>>>>

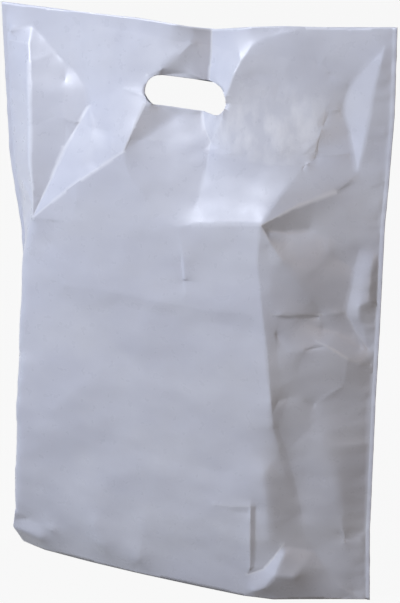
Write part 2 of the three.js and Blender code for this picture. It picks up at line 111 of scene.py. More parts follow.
# %% Creases of the front wall
FRONT = {
    "mouth": [(-100, 100, 0), (-63, 99.5, 14), (-24.5, 99.2, 28), (-3, 98.7, 40), (5, 98.3, 32),
              (12.3, 97.9, 12), (34, 99, 33), (50, 99.4, 25), (70, 99.5, 13), (100, 100, 0)],
    "foot": [(-100, 0, 0), (-96.5, 0, 35), (-80.5, 0, 56), (-50.5, 0, 70), (-20, 0, 79), (15, 0, 84),
             (40, 0, 86), (56, 0, 77), (72, 0, 48), (88, 0, 20), (100, 0, 0)],
    "creases": [
        # small pocket in the top left corner
        (0.8, (-99, 95, 0), (-96, 95.3, 12), (-84.5, 96.3, 10)),
        (0.8, (-84.5, 96.3, 10), (-84.5, 93.5, 26)),
        (0.8, (-84.5, 93.5, 26), (-98, 93.5, 6)),
        # sharp ridge down the left side, to the corner of the filled part
        (0.9, (-84.5, 93.5, 26), (-83, 90.5, 38), (-81, 84, 58), (-79.5, 75.5, 78), (-78, 69, 90),
         (-79.5, 64.3, 96)),
        # valley beside it
        (0.7, (-84.5, 96.3, 10), (-76.5, 94, 14), (-70.5, 92, 17), (-59.5, 89.5, 22), (-53.5, 87, 29),
         (-50.5, 83.7, 38)),
        (0.9, (-50.5, 83.7, 38), (-55, 81, 46), (-62, 76.5, 60), (-68.5, 71.3, 74), (-79.5, 64.3, 96)),
        # ridge from the corner of the filled part up to the left end of the slot
        (0.9, (-79.5, 64.3, 96), (-67, 67.5, 96), (-49, 72, 94), (-38.5, 74.5, 91), (-25.5, 77.5, 88)),
        (0.9, (-25.5, 77.5, 88), (-21.3, 81.5, 76), (-16.7, 85.5, 61), (-17.5, 90, 48)),
        # dark wedge below the slot, and where the slope turns beside it
        (0.2, (-25.5, 77.5, 88), (-18, 79.5, 70), (-10, 81.7, 51), (-3, 83.6, 36)),
        (0.5, (-25.5, 77.5, 88), (-24.5, 75.5, 91), (-21.5, 73, 94), (-14, 70.5, 96)),
        # short ridge on the slope
        (0.6, (-52, 71, 95), (-51.5, 68.5, 98), (-54, 66, 98)),
        (0.0, (-47.5, 68.5, 95)),
        # film left of the slot, and the edge of the dark film above the slot
        (0.0, (-39, 92, 31)),
        (0.1, (-17.5, 90, 48), (-9, 91.5, 49), (-2, 93.5, 43), (4, 96, 33)),
        (0.1, (3, 90.6, 31), (7, 93.5, 25)),
        # long valley from the mouth, through the slot, to the top of the filled part
        (0.9, (12.3, 97.9, 12), (12.2, 94.5, 13), (11.5, 89.5, 15), (10, 84, 31), (12.3, 81.6, 41),
         (16, 79.5, 47)),
        (0.6, (16, 79.5, 47), (15, 75, 63), (13, 70.5, 81), (12, 66.5, 99)),
        # ridge to the right of it, that turns away below the mouth
        (0.8, (16, 79.5, 47), (23, 84, 60), (25, 88, 61), (28, 91.5, 56), (31, 93.5, 50), (35, 96, 41)),
        (0.5, (35, 96, 41), (43, 97.5, 34), (54, 98.5, 27)),
        # film right of the slot, where the slope ends
        (0.2, (36, 91.5, 45), (50, 91, 33), (64, 90.8, 22)),
        (0.0, (72, 86, 17)),
        (0.0, (70, 95, 14)),
        # lower edge and right end of the patch, which show through
        (0.3, (16, 79.5, 47), (22, 79, 57), (29, 78.5, 65), (40, 79.5, 62), (52.4, 79.4, 57),
         (62.2, 78.7, 46)),
        (0.8, (62.2, 78.7, 46), (67.9, 79.6, 37), (68.9, 81.6, 33), (67.4, 84.2, 30)),
        # slope down to the filled part
        (0.5, (62.2, 78.7, 46), (63.2, 76.7, 51), (56.2, 72.8, 77), (48.7, 67.8, 104)),
        (0.0, (20, 72.5, 79), (32, 72.5, 85), (44, 72.6, 85.5)),
        # upper edge of the filled part
        (0.2, (-79.5, 64.3, 96), (-33.5, 65, 100), (-10, 65.5, 100), (12, 66.5, 99)),
        (0.8, (12, 66.5, 99), (48.7, 67.8, 104)),
        # pleat from its right corner towards the weld
        (0.9, (48.7, 67.8, 104), (63.2, 70.8, 70), (79.1, 73.1, 34)),
        (0.6, (79.1, 73.1, 34), (87.5, 76.2, 15)),
        (0.5, (87.5, 76.2, 15), (86.3, 74.2, 18), (93.2, 73.8, 9), (99, 74, 1)),
        # facet above the end of the pleat, between a valley and a ridge
        (0.7, (87.5, 76.2, 15), (81.8, 82.3, 4), (77.3, 86.4, 6), (80.7, 90.4, 4), (85.8, 92.5, 4),
         (97, 97, 2)),
        (0.7, (87.5, 76.2, 15), (90.6, 83.2, 13), (92.9, 89.8, 10), (95.4, 93.9, 7), (97, 97, 2)),
        # dimple right of the corner, and hollow under the pleat
        (0.6, (48.7, 67.8, 104), (52, 66.6, 90), (59.4, 66.3, 70), (68.9, 66.6, 50)),
        (0.2, (77, 65.5, 38), (86, 63.5, 22), (97, 69, 5)),
        # lighter facet below the corner, down to a ledge
        (0.4, (48.7, 67.8, 104), (53.2, 64.9, 99), (59.6, 61.7, 90), (66, 58.1, 77), (72, 55, 61),
         (76, 52.3, 46)),
        (0.8, (54.3, 52.5, 97), (59.4, 52.5, 90), (66, 52.4, 75), (76, 52.3, 46)),
        (0.7, (58, 51.9, 90), (65, 51.8, 75), (74.5, 51.8, 48)),
        # upright edge down the right of the filled part, and the film beside it
        (0.7, (48.7, 67.8, 104), (47, 61.5, 104), (49.5, 55, 104), (53, 46.5, 104), (56, 37.2, 104)),
        (0.4, (52, 64, 98), (53.7, 58, 98), (54.3, 52.5, 97), (57.7, 46, 93), (60, 40, 91)),
        # bulge beside the right weld, and the pocket between them
        (0.6, (91, 63.5, 13), (89, 60, 14), (88, 56.5, 16), (86, 52.5, 22)),
        (0.8, (86, 52.5, 22), (90, 49.5, 15), (97, 46, 4)),
        (0.3, (98, 64, 3), (97, 60, 11), (97, 57, 13), (96.5, 54.8, 14), (93, 54, 21)),
        (0.5, (93, 54, 21), (92.5, 52, 19), (94.5, 50, 12), (97, 46, 4)),
        # ridge that runs out to the weld below it, and the hollow above that
        (0.8, (74.8, 47.8, 58), (79.6, 47, 52), (83.5, 46.2, 45), (89.3, 44.7, 33), (94.8, 43.7, 18),
         (99, 43.4, 2)),
        (0.5, (76, 49.8, 45), (83.3, 48.8, 32), (88.7, 47.6, 20), (94, 46.2, 9)),
        # curved edge over the hollow in the lower right
        (0.6, (57, 49, 90), (59.8, 47.4, 88), (63.8, 46.3, 83), (69.8, 46.3, 72), (74.8, 47.8, 58)),
        (0.0, (67, 42, 68)),
        (0.0, (88, 40, 25)),
        # top of the slack film in the lower right
        (0.7, (56, 37.2, 104), (59, 37.6, 91), (63, 37.8, 80), (70, 37.6, 66), (74.6, 36.6, 54)),
        # soft band down its left side, where the filled part turns in
        (0.3, (56, 37.2, 104), (56.5, 32.5, 96), (58.7, 28, 87), (62.4, 23, 77), (66.7, 16, 63),
         (75.6, 9.3, 44)),
        (0.2, (59.4, 32.5, 86), (62.8, 28, 76), (66.9, 22, 63), (70.5, 16, 53)),
        (0.1, (53, 25, 103), (55, 18, 97), (56, 12, 92)),
        # its crest, beside the weld
        (0.1, (74.6, 36.6, 54), (80, 31.6, 51), (82, 29, 49), (85.4, 25, 43), (88.6, 19.6, 35),
         (90.2, 13.3, 26), (91, 8.2, 20), (92.5, 4.5, 15), (94.1, 1.7, 9), (98.2, 0.4, 3)),
        (0.6, (87.6, 12.8, 27), (90.6, 11.4, 21), (96.7, 11.7, 7)),
        # folds over the right foot
        (0.9, (43, 4.5, 92), (52, 6, 88), (57.1, 8.3, 83), (61.6, 10.7, 79)),
        (0.7, (61.6, 10.7, 79), (69, 9.9, 60), (75.6, 9.3, 44)),
        (0.5, (62.6, 9, 85), (58.7, 5.4, 97), (53.3, 2.7, 98), (46, 1.6, 96)),
        (0.7, (58.7, 5.4, 97), (67.8, 4.9, 80), (75.6, 9.3, 44)),
        (0.7, (75.6, 9.3, 44), (81.9, 5.6, 34), (87.7, 2.4, 25), (93.3, 0.9, 13)),
        # short upright crease left of it
        (0.8, (25, 17, 103.5), (36, 17.2, 104), (45.7, 17.8, 104), (45.7, 11.5, 102.5), (44.8, 5.8, 96)),
        (0.6, (48, 17.4, 97), (48, 11.5, 96), (46.9, 6.2, 92)),
        (0.3, (36, 16.2, 101.5), (44.3, 16.4, 101)),
        (0.2, (38, 13, 100), (40.5, 8, 96)),
        # soft turn down the lower left, and a shallow dent right of it
        (0.4, (-6, 22.5, 103), (-12, 15.5, 101), (-16, 11, 99), (-20, 3, 94)),
        (0.1, (2, 12, 97), (25, 12, 97)),
        (0.1, (-45, 10, 99), (-40, 4, 94)),
        (0.3, (18, 23.5, 100), (32, 23.5, 99), (43, 24.5, 100.5)),
        (0.2, (15, 20.5, 102), (32, 20.8, 102), (46, 21.5, 101.5)),
        # rounded left side, pinched above the left foot
        (0.2, (-79.5, 64.3, 96), (-91, 56, 84), (-94, 43.5, 91), (-95, 30, 96), (-94.5, 16.5, 93)),
        (0.4, (-94.5, 16.5, 93), (-95, 8, 80), (-99, 3.5, 62), (-96.5, 0.5, 42)),
        (0.7, (-96, 5.6, 70), (-88, 6.5, 74), (-80, 6, 79), (-71, 5.5, 87)),
        (0.3, (-96, 3.6, 66), (-88, 3.6, 74), (-79, 3, 80)),
        (0.2, (-67, 64, 95), (-68, 60, 96), (-68, 56, 98)),
        # broad face of the filled part
        (0.1, (-60.5, 57, 99), (-21, 57, 101), (16, 56.5, 101.5), (42, 57, 102)),
        (0.6, (-62.5, 53, 102), (-40.5, 53.2, 103.5), (-10, 52.6, 104), (17, 52, 104), (44, 52.3, 104)),
        (0.3, (-36, 50.6, 101.5), (-10, 50, 101), (17, 49.4, 101), (44, 49.8, 101.5)),
        (0.4, (6, 65.5, 101), (8, 60, 104), (9, 54, 104.5)),
        (0.4, (6, 60.5, 100), (7, 56, 101)),
        (0.2, (15, 60.5, 99.5), (26, 62, 99), (38, 64.5, 100)),
        (0.2, (-17, 61.8, 99.5), (-4, 61.5, 99.5)),
        (0.6, (-70, 29.5, 102), (-60.5, 32.7, 103), (-50.5, 35.5, 103)),
        (0.0, (-31.5, 40, 102)),
        (0.0, (17, 36, 104)),
        (0.0, (-41, 22, 103)),
        (0.0, (20, 30, 104)),
    ],
}
print(len(FRONT["creases"]), "creases on the front wall")

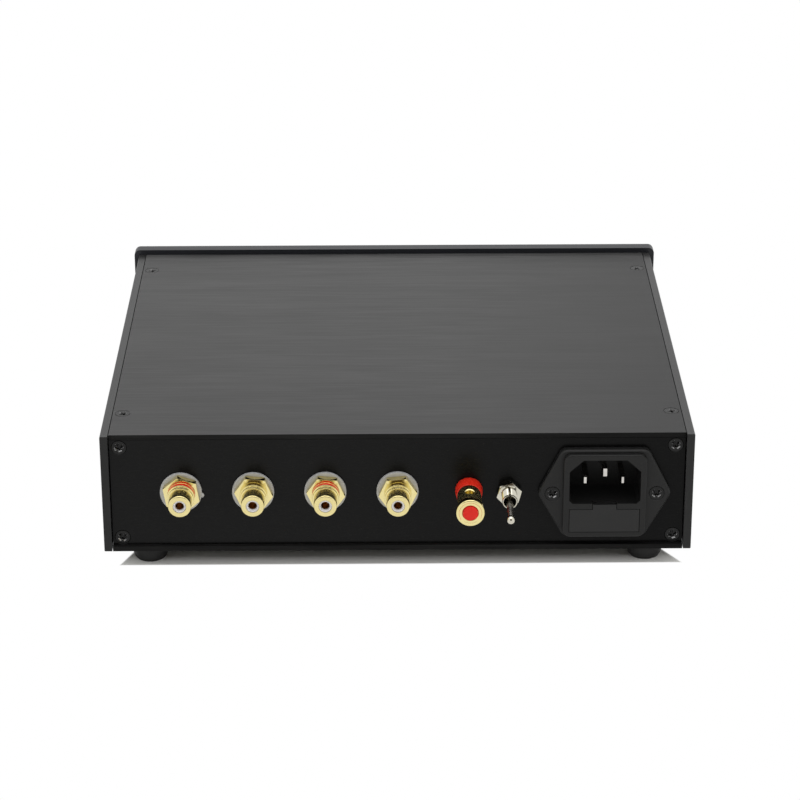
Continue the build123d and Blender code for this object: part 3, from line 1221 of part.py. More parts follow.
def mains_wires():
    """Leads from the inlet to the power switch, from there to the transformer, and to the board."""
    runs = []
    inlet_tail_y = INLET_TAIL_Y - WIRE_GAP
    switch_tab_y = SWITCH_TAB_Y + WIRE_GAP
    lane_x = -HALF_INNER + RAIL_WIDTH + 2 * WIRE_RADIUS
    pin_z = MID_Z + PIN_ROW_LOW
    supply_z = BOARD_TOP_Z + TERMINAL_HEIGHT / 2
    for i, side in enumerate((-1, 1)):
        pin_x = INLET_X + side * PIN_HALF_PITCH
        tab_x = BUTTON_X + side * SWITCH_TAB_OFFSET
        lane = lane_x + i * WIRE_SPREAD
        rear_turn_y = inlet_tail_y - 2 * WIRE_BEND - i * WIRE_SPREAD
        front_turn_y = switch_tab_y + 2 * WIRE_BEND + i * WIRE_SPREAD
        lower_z = MID_Z - SWITCH_TAB_OFFSET
        runs.append(
            wire(
                (pin_x, inlet_tail_y, pin_z),
                (pin_x, rear_turn_y, pin_z),
                (lane, rear_turn_y, pin_z),
                (lane, front_turn_y, lower_z),
                (tab_x, front_turn_y, lower_z),
                (tab_x, switch_tab_y, lower_z),
            )
        )
        upper_z = MID_Z + SWITCH_TAB_OFFSET
        lead_x = TRANSFORMER_X + side * WIRE_SPREAD
        near_y = switch_tab_y + 2 * WIRE_BEND
        runs.append(
            wire(
                (tab_x, switch_tab_y, upper_z),
                (tab_x, near_y, upper_z),
                (lead_x, near_y, supply_z),
                (lead_x, TRANSFORMER_Y - transformer_reach(WIRE_SPREAD), supply_z),
            )
        )
    block_face_x = SUPPLY_TERMINAL_X - TERMINAL_DEPTH / 2 - WIRE_GAP
    for i in (-1, 0, 1):
        offset = i * WIRE_SPREAD
        start = (TRANSFORMER_X + transformer_reach(offset), TRANSFORMER_Y + offset, supply_z)
        runs.append(wire(start, (block_face_x, TRANSFORMER_Y + offset, supply_z)))
    return group(*runs)


# ---------------------------------------------------------------- assembly
parts["left_side_panel"] = side_panel(-1)
parts["right_side_panel"] = side_panel(1)
parts["top_cover"] = top_cover()
parts["bottom_cover"] = bottom_cover()
parts["rear_panel"] = rear_panel()
parts["front_panel"] = front_panel()
cover_screw = flat_screw(COVER_SCREW_LENGTH)
parts["top_cover_screws"] = screw_set(cover_screw, TOP_SCREW_PLACES, SCREW_TURNS)
parts["bottom_cover_screws"] = screw_set(cover_screw, BOTTOM_SCREW_PLACES, SCREW_TURNS)
panel_screw = flat_screw(PANEL_SCREW_LENGTH)
parts["rear_panel_screws"] = screw_set(panel_screw, PANEL_SCREW_PLACES, SCREW_TURNS)
front_screw = flat_screw(FRONT_SCREW_LENGTH)
parts["front_panel_screws"] = screw_set(front_screw, FRONT_SCREW_PLACES, SCREW_TURNS)
parts["rubber_feet"] = group(*at_all(rubber_foot(), FOOT_PLACES))
parts["foot_bolts"] = group(*at_all(foot_bolt(), FOOT_PLACES))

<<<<

◆ **What the task asks**
Give again, word for word, only the lines running from the line with "Continue the build123d" through the line with "return group(*runs)"; include both of those lines.

◆ **Solution**
Continue the build123d and Blender code for this object: part 3, from line 1221 of part.py. More parts follow.
def mains_wires():
    """Leads from the inlet to the power switch, from there to the transformer, and to the board."""
    runs = []
    inlet_tail_y = INLET_TAIL_Y - WIRE_GAP
    switch_tab_y = SWITCH_TAB_Y + WIRE_GAP
    lane_x = -HALF_INNER + RAIL_WIDTH + 2 * WIRE_RADIUS
    pin_z = MID_Z + PIN_ROW_LOW
    supply_z = BOARD_TOP_Z + TERMINAL_HEIGHT / 2
    for i, side in enumerate((-1, 1)):
        pin_x = INLET_X + side * PIN_HALF_PITCH
        tab_x = BUTTON_X + side * SWITCH_TAB_OFFSET
        lane = lane_x + i * WIRE_SPREAD
        rear_turn_y = inlet_tail_y - 2 * WIRE_BEND - i * WIRE_SPREAD
        front_turn_y = switch_tab_y + 2 * WIRE_BEND + i * WIRE_SPREAD
        lower_z = MID_Z - SWITCH_TAB_OFFSET
        runs.append(
            wire(
                (pin_x, inlet_tail_y, pin_z),
                (pin_x, rear_turn_y, pin_z),
                (lane, rear_turn_y, pin_z),
                (lane, front_turn_y, lower_z),
                (tab_x, front_turn_y, lower_z),
                (tab_x, switch_tab_y, lower_z),
            )
        )
        upper_z = MID_Z + SWITCH_TAB_OFFSET
        lead_x = TRANSFORMER_X + side * WIRE_SPREAD
        near_y = switch_tab_y + 2 * WIRE_BEND
        runs.append(
            wire(
                (tab_x, switch_tab_y, upper_z),
                (tab_x, near_y, upper_z),
                (lead_x, near_y, supply_z),
                (lead_x, TRANSFORMER_Y - transformer_reach(WIRE_SPREAD), supply_z),
            )
        )
    block_face_x = SUPPLY_TERMINAL_X - TERMINAL_DEPTH / 2 - WIRE_GAP
    for i in (-1, 0, 1):
        offset = i * WIRE_SPREAD
        start = (TRANSFORMER_X + transformer_reach(offset), TRANSFORMER_Y + offset, supply_z)
        runs.append(wire(start, (block_face_x, TRANSFORMER_Y + offset, supply_z)))
    return group(*runs)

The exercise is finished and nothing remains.